Cluster page — primary care pharmacy

Clinical pharmacist responsibilities

The complete scope of practice for an NHS primary care clinical pharmacist, mapped to the PCN DES, CPPE pathway and GPhC standards.

Core clinical domains

The eight clinical responsibilities every primary care pharmacist covers

Structured Medication Reviews

Comprehensive person-centred review of all medications, deprescribing and shared decision-making, against the PCN DES SMR specification.

High-Risk Drug Monitoring

DMARDs, lithium, amiodarone, methotrexate, DOACs — monitoring intervals enforced per NICE/BNF, with prescribing safety alert closure.

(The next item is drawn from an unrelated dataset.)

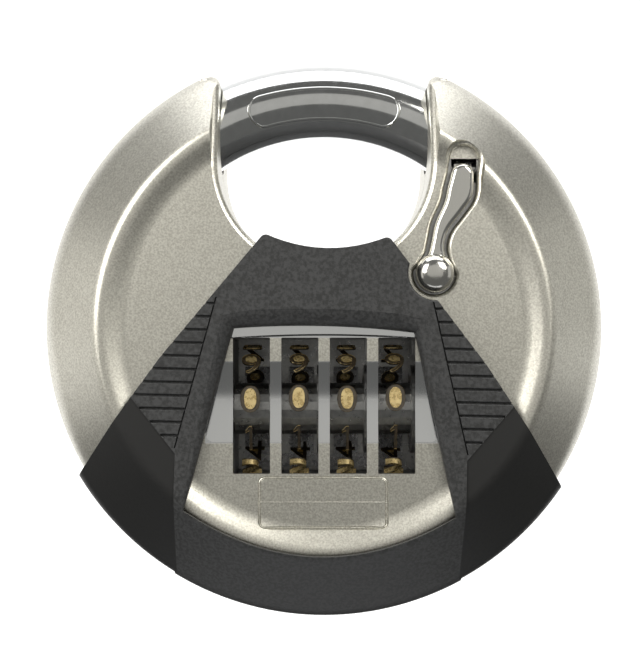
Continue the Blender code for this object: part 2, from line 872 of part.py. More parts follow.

Long-Term Condition Titration

Hypertension, lipids, type 2 diabetes, heart failure, COPD, asthma — pharmacist-led titration clinics against NICE thresholds.

Discharge Reconciliation

TCAM-compliant medicines reconciliation within 7 days of discharge, with patient phone follow-up where high-risk.

Repeat Prescribing Optimisation

Synchronisation, quantity rationalisation, expired item review, waste reduction — managed at PCN scale.

Care Home Medication Reviews

Per Enhanced Health in Care Homes DES — pharmacist sessions per home, deprescribing, end-of-life alignment.

Antimicrobial Stewardship

Audit, ICB AMS programme contribution, education, prescribing alerts, OPAT support where commissioned.

Prescribing Safety & Governance

MHRA Drug Safety Update cascade, SEA contribution, NRLS reporting, ICB prescribing safety alert closure.

Within scope — but commonly underused

Activities the role is permitted to deliver but PCNs often miss

  • Pre-clinic optimisation: pharmacist reviews the GP's day-ahead caseload and pre-empts medication issues
  • Post-OP and post-fracture analgesia step-down and opioid stewardship cohort review
  • Frailty proactive case-finding via eFI (electronic Frailty Index) and SMR allocation
  • Pharmacist-led valproate Annual Risk Acknowledgement Form (ARAF) review
  • Isotretinoin and Pregnancy Prevention Programme oversight for shared care patients
  • Pharmacist-led inhaler technique and asthma review clinics under PCN respiratory pathway
  • Anticoagulation switch programmes (warfarin → DOAC) at PCN scale under ICB protocol

Frequently asked questions

Responsibilities — FAQs

What clinical activities are within scope for a primary care pharmacist?+

Structured Medication Reviews, high-risk drug monitoring, long-term condition titration (hypertension, lipids, diabetes, heart failure, COPD, asthma), discharge medicines reconciliation, repeat prescribing optimisation, antimicrobial stewardship, care home medication reviews, end-of-life medicines optimisation, prescribing safety alert cascade, SEA contribution and pharmacist-led query handling.

Can a primary care pharmacist diagnose?+

Pharmacists are not diagnosticians — they are not registered medical practitioners. Independent prescriber pharmacists can assess, monitor and prescribe within their documented scope of practice (typically long-term condition titration and medicines optimisation), but a new diagnosis remains the GP's responsibility.

What can a non-independent-prescriber pharmacist still do?+

All clinical review activity, SMRs, reconciliation, monitoring, audit, patient education and prescribing recommendations to the GP. The activity volume is largely unchanged; only the final prescribing signature differs. From 2026 onwards, IP qualification is the default for newly registered pharmacists.

Are care home medication reviews within scope?+

Yes, and they are explicitly within the Enhanced Health in Care Homes PCN DES service specification. Most PCNs allocate dedicated pharmacist sessions per care home, working with the GP MDT round to review medications, deprescribe, manage covert administration and align with end-of-life planning.